I want to hear from a multitude of genders, races, cultures, and languages. I want to hear what it’s like to grow up as poor as Jack, or as rich as Jack. I adore all the variations of the stories, because they speak often not only of the events in the story themselves, but of the language, culture, and anthropology of the people.
In short, you cannot separate a story from its voices. Everything, in the end, is fairy tales. Hemingway, Fitzgerald, Hellman, Austen, Hughes–everything we write filters through the story of the author and culture which creates it.
What if all stepmothers weren’t actually evil? What if the witches at the edge of the forest were actually midwives and interested in herbology? Could the hermit just be introverted? What is up with randomly running into a beggar in the woods and NOT sharing your lunch….everybody knows that’s a fairy in disguise. Don’t, by all that is holy, hurt a Rowan tree. What was it like to come into the town abandoned by fleeing settlers?
In two hundred, four hundred years, which of our own stories will survive, and who will be our Myth bearing heroes?
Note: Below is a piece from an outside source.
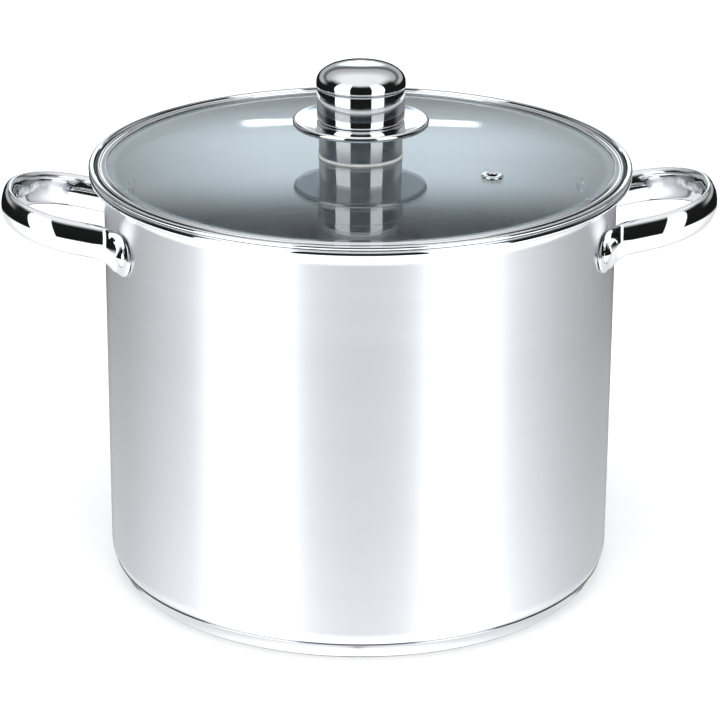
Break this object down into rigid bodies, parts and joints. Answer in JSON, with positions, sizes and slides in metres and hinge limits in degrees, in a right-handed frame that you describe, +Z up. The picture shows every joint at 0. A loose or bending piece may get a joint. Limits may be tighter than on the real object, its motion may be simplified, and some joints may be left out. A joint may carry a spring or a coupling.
{
  "type": "water bath canner",
  "caption": "Tall lidded stockpot for water bath canning, with two tube side handles, a glass lid with a steel rim and knob, and a lift-out jar rack.",
  "frame": {"origin": "centre of the resting face of the base, on the pot's axis", "axes": "+Z up along the pot's axis, X through the two side handles, Y across them"},
  "size_m": [0.4496, 0.3382, 0.332],
  "materials": {
    "pot_steel": "satin stainless sheet, fine brushing round the wall, brighter at the rolled lip",
    "base_aluminium": "cast aluminium, hidden inside the capsule",
    "base_steel": "polished stainless capsule",
    "handle_steel": "mirror polished stainless tube",
    "rivet_steel": "polished stainless rivet",
    "lid_glass": "clear tempered glass with a faint green tint",
    "rim_steel": "mirror polished stainless rim",
    "vent_steel": "polished stainless eyelet",
    "knob_steel": "mirror polished stainless",
    "knob_plastic": "black moulded plastic, hidden inside the knob",
    "knob_brass": "plain turned brass insert, hidden",
    "gasket_silicone": "translucent white silicone",
    "screw_steel": "plain stainless fastener",
    "rack_wire": "electropolished stainless wire"
  },
  "bodies": {
    "pot": {"pot_body": "pot_steel", "base_core": "base_aluminium", "base_capsule": "base_steel", "handle_left": "handle_steel", "handle_right": "handle_steel", "handle_rivets": "rivet_steel"},
    "lid": {"lid_glass": "lid_glass", "lid_rim": "rim_steel", "vent_eyelet": "vent_steel", "vent_washer": "vent_steel", "knob_cap": "knob_steel", "knob_grip": "knob_steel", "knob_guard": "knob_steel", "knob_collar": "knob_steel", "knob_core": "knob_plastic", "knob_insert": "knob_brass", "knob_gasket_top": "gasket_silicone", "knob_gasket_bottom": "gasket_silicone", "knob_washer": "screw_steel", "knob_screw": "screw_steel"},
    "rack": {"rack_lower_ring": "rack_wire", "rack_floor_wires": "rack_wire", "rack_cross_bars": "rack_wire", "rack_feet": "rack_wire", "rack_uprights": "rack_wire", "rack_upper_ring": "rack_wire", "rack_hub_loop": "rack_wire", "rack_spokes": "rack_wire", "rack_pivot_eyes": "rack_wire"},
    "bail_left": {"rack_bail_left": "rack_wire"},
    "bail_right": {"rack_bail_right": "rack_wire"}
  },
  "joints": [
    {"name": "lid_lift", "type": "slide", "parent": "pot", "child": "lid", "axis": [0, 0, 1], "range_m": [0, 0.2]},
    {"name": "rack_lift", "type": "slide", "parent": "pot", "child": "rack", "axis": [0, 0, 1], "range_m": [0, 0.085]},
    {"name": "bail_right_fold", "type": "hinge", "parent": "rack", "child": "bail_right", "pos_m": [0.13416, 0, 0.0906], "axis": [0, 1, 0], "range_deg": [0, 100]},
    {"name": "bail_left_fold", "type": "hinge", "parent": "rack", "child": "bail_left", "pos_m": [-0.13416, 0, 0.0906], "axis": [0, -1, 0], "range_deg": [0, 100]}
  ]
}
Maybe, just maybe, as with all stories, we read ourselves into them, with all of our flaws and fallibilities. I’d never imprison my kid in a tower. I’d never wear glass shoes (or fur ones, which sounds particularly strange for dancing). I’d never want to live in a forest with a baker’s half dozen of random guys I’d never met. I’d certainly never tell somebody to cut out a young princesses’ heart and bring it back as proof she is dead.
The original stories are dark. My versions are not quite so dismal, because hopefully, neither am I. We read ourselves into stories, and we can read ourselves out of them. Not every dragon is trying to kill you…some of them just don’t want you to steal their stuff.
This book is that journey. Maybe you believe the witch’s point of view. Maybe you don’t. Maybe she lies, and maybe the king did, or maybe they both have, unwittingly. I hope it’s interesting to try to peer into the stories, from a far distance, and realize that the past might not be as magical, or as strange, as we sometimes make it out to be, and yet somehow is both more magical and more strange because of this.
I hope you enjoy.
Isabella Eleanor to Perrault
here’s the thing: I’m not
that forgettable. I’ve been
known to turn heads, even
in rags, even wearing
the most uncomfortable of
shoes and clothes –I’m just
a looker. And yet,
there it is– he couldn’t
identify my face in a crowd,
even a crowd of one, couldn’t
describe my nose, my eyes,
though he can see them.
Yet, he fell
almost on sight, in love,
(face blindness not being
diagnosable in these
sixteen hundreds.) I don’t mind-
wouldn’t you rather, after
decades of being memorable
or Prettiness (Such
a nice face), pettiness talking
behind your back, to instead
know with absolute certainty
he loves your mind? It’s
not like he can’t see
my facial features, but can’t ever
remember specifics. I change
my hair, he might pass
accidentally by me, his wife,
in the street–except my soul, my vocal
cadence, lilt, my ideas, ideals, my style,
the way I hold my shoulders, those
cannot be hidden by voluminous
skirts or new court styles and wigs.